> [Collected material]
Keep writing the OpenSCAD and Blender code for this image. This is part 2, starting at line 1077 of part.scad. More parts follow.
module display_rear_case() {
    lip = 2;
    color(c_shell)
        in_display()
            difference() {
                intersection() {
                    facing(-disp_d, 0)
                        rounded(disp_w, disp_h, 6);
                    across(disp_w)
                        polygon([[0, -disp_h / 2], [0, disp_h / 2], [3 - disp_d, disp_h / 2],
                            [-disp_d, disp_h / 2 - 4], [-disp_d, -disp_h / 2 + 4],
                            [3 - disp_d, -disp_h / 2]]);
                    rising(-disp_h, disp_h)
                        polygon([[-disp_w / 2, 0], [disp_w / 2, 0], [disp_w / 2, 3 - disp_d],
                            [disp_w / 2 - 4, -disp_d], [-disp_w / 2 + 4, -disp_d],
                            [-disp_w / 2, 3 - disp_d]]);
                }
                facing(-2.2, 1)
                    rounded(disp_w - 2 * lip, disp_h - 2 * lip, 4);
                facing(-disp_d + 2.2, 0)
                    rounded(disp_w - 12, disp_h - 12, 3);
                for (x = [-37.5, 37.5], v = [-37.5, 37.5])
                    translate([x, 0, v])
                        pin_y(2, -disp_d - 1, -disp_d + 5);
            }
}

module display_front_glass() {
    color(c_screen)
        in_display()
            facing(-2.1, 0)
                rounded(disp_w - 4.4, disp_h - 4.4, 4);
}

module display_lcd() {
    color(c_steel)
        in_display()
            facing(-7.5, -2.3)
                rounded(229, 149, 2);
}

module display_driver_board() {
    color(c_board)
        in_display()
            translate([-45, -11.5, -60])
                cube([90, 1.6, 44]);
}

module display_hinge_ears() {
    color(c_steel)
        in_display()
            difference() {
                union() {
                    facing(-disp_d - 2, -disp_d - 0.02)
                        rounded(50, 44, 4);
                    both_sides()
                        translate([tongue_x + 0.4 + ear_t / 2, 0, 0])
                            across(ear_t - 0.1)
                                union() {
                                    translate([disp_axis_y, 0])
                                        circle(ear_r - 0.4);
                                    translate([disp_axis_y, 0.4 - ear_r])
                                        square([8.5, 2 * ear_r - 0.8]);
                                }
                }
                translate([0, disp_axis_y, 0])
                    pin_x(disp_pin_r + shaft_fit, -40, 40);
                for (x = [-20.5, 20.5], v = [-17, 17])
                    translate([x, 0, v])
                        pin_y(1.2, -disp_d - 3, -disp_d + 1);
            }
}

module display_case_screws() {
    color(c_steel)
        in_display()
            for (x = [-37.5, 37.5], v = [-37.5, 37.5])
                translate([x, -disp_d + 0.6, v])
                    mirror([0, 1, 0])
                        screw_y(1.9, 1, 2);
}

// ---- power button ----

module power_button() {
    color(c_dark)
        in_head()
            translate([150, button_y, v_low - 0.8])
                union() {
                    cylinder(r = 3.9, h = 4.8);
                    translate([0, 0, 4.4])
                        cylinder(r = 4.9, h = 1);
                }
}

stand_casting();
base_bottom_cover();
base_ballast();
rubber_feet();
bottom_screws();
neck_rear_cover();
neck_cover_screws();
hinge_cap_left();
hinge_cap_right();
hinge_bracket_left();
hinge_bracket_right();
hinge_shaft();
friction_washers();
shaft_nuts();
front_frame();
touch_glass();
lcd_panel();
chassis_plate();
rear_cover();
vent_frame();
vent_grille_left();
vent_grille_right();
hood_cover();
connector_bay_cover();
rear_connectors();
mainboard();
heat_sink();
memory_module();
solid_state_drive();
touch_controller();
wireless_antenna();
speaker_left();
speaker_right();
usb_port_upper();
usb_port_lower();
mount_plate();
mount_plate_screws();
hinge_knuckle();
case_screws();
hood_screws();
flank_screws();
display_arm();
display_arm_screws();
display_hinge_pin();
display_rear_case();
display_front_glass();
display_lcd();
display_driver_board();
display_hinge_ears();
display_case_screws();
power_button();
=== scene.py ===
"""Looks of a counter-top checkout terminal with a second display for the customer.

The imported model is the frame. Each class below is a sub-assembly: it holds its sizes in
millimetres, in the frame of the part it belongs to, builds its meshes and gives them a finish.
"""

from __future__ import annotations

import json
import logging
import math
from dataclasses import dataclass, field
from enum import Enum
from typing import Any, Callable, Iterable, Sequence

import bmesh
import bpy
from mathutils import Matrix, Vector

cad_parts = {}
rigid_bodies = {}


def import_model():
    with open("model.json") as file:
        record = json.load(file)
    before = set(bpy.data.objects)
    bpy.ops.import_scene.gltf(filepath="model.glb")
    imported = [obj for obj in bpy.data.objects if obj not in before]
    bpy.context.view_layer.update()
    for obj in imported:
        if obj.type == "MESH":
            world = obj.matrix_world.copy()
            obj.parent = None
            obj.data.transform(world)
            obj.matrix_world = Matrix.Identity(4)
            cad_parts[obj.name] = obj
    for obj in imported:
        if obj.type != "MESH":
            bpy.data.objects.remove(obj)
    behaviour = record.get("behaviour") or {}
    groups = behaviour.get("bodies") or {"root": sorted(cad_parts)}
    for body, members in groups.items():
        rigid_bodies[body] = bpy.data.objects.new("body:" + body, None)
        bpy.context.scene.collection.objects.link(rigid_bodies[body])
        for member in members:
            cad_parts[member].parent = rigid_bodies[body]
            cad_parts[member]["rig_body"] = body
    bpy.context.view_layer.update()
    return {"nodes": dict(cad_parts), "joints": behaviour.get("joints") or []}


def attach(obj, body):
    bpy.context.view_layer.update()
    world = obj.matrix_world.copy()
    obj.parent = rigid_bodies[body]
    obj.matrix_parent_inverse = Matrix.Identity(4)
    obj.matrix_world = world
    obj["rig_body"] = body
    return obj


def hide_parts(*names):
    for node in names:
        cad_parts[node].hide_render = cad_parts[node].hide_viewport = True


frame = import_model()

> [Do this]
All lines above from the one containing "stand_casting();" to the one containing "record = json.load(file)" must be repeated exactly, both lines included, and no others.

> [Correct answer]
stand_casting();
base_bottom_cover();
base_ballast();
rubber_feet();
bottom_screws();
neck_rear_cover();
neck_cover_screws();
hinge_cap_left();
hinge_cap_right();
hinge_bracket_left();
hinge_bracket_right();
hinge_shaft();
friction_washers();
shaft_nuts();
front_frame();
touch_glass();
lcd_panel();
chassis_plate();
rear_cover();
vent_frame();
vent_grille_left();
vent_grille_right();
hood_cover();
connector_bay_cover();
rear_connectors();
mainboard();
heat_sink();
memory_module();
solid_state_drive();
touch_controller();
wireless_antenna();
speaker_left();
speaker_right();
usb_port_upper();
usb_port_lower();
mount_plate();
mount_plate_screws();
hinge_knuckle();
case_screws();
hood_screws();
flank_screws();
display_arm();
display_arm_screws();
display_hinge_pin();
display_rear_case();
display_front_glass();
display_lcd();
display_driver_board();
display_hinge_ears();
display_case_screws();
power_button();
=== scene.py ===
"""Looks of a counter-top checkout terminal with a second display for the customer.

The imported model is the frame. Each class below is a sub-assembly: it holds its sizes in
millimetres, in the frame of the part it belongs to, builds its meshes and gives them a finish.
"""

from __future__ import annotations

import json
import logging
import math
from dataclasses import dataclass, field
from enum import Enum
from typing import Any, Callable, Iterable, Sequence

import bmesh
import bpy
from mathutils import Matrix, Vector

cad_parts = {}
rigid_bodies = {}


def import_model():
    with open("model.json") as file:
        record = json.load(file)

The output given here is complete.